* [AIM OF THE EXERCISE]: Say how many lines hold the string "None"; please write nothing but the number.

* [RAW RECORDS]:
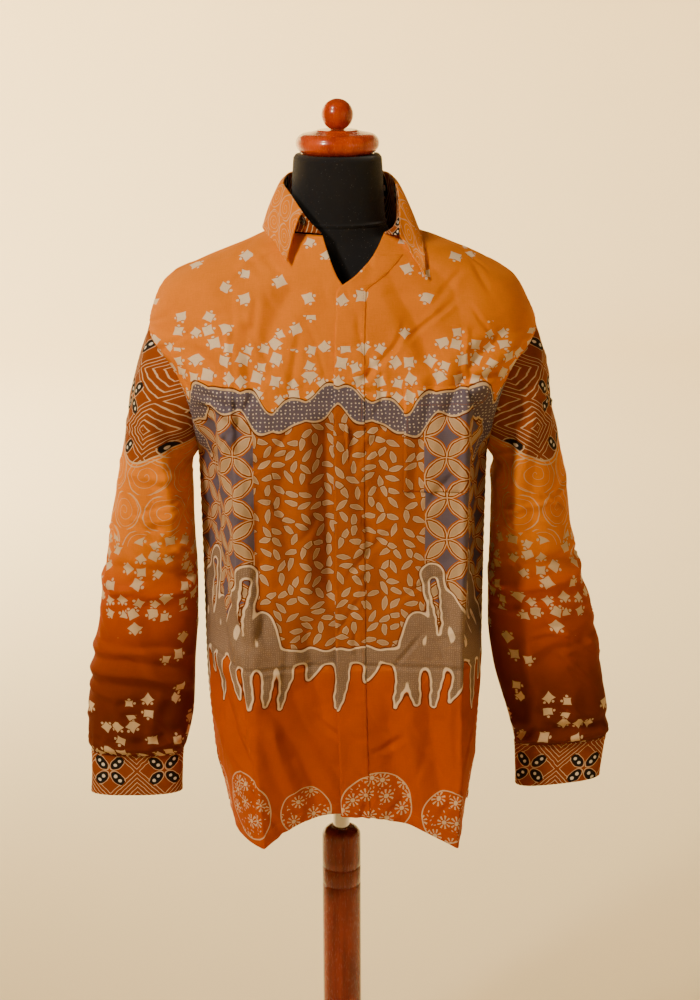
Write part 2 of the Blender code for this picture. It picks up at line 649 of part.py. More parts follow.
# ---------------------------------------------------------------- materials and build
def plain_material(name, colour, roughness, metallic=0.0):
    material = bpy.data.materials.new(name)
    material.use_nodes = True
    shader = material.node_tree.nodes["Principled BSDF"]
    shader.inputs["Base Color"].default_value = (*colour, 1.0)
    shader.inputs["Roughness"].default_value = roughness
    shader.inputs["Metallic"].default_value = metallic
    return material


def main():
    for item in list(bpy.data.objects):
        bpy.data.objects.remove(item, do_unlink=True)
    cloth = plain_material("batik_cloth", (0.60, 0.20, 0.035), 0.75)
    sleeve_cloth = plain_material("batik_sleeve", (0.50, 0.15, 0.03), 0.75)
    collar_cloth = plain_material("batik_collar", (0.66, 0.26, 0.06), 0.72)
    jersey = plain_material("black_jersey", (0.012, 0.013, 0.016), 0.85)
    wood = plain_material("turned_wood", (0.30, 0.055, 0.016), 0.22)
    chrome = plain_material("chrome", (0.78, 0.78, 0.80), 0.12, metallic=1.0)
    black = plain_material("black_button", (0.015, 0.015, 0.017), 0.30)

    add_stand(wood)
    add_height_tube(chrome)
    add_dress_form(jersey)
    add_cap_and_finial(wood)
    add_fronts(cloth)
    add_back(cloth)
    add_sleeve("sleeve_right", SLEEVE_RIGHT, -1.0, sleeve_cloth)
    add_sleeve("sleeve_left", SLEEVE_LEFT, 1.0, sleeve_cloth)
    add_cuff("cuff_right", CUFF_RIGHT, -1.0, sleeve_cloth)
    add_cuff("cuff_left", CUFF_LEFT, 1.0, sleeve_cloth)
    add_collar(collar_cloth)
    add_buttons(black)


main()
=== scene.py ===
"""A long-sleeved batik shirt on a limbless dress form and its turned wooden stand.

Metres, +Z up, the shirt's front towards -Y, the wearer's left at +X.  The cloth repeats
the frame's own ring tables at a fine pitch and presses the folds into them; the batik is
drawn by shader node groups on a UV map in metres, and its larger figures are worked out
by functions and held as distances on the cloth's points.
"""

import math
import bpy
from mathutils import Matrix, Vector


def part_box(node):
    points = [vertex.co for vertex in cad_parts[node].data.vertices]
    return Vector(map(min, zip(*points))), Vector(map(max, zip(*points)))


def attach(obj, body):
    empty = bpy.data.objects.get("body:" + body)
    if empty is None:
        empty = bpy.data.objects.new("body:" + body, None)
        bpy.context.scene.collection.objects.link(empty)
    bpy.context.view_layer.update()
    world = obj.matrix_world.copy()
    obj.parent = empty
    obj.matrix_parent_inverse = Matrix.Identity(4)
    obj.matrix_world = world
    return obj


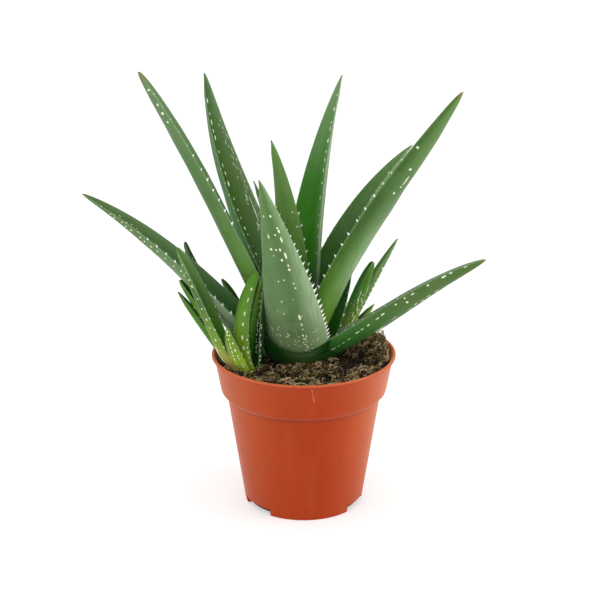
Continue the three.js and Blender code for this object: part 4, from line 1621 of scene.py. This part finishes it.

* [EXERCISE RESPONSE]: 2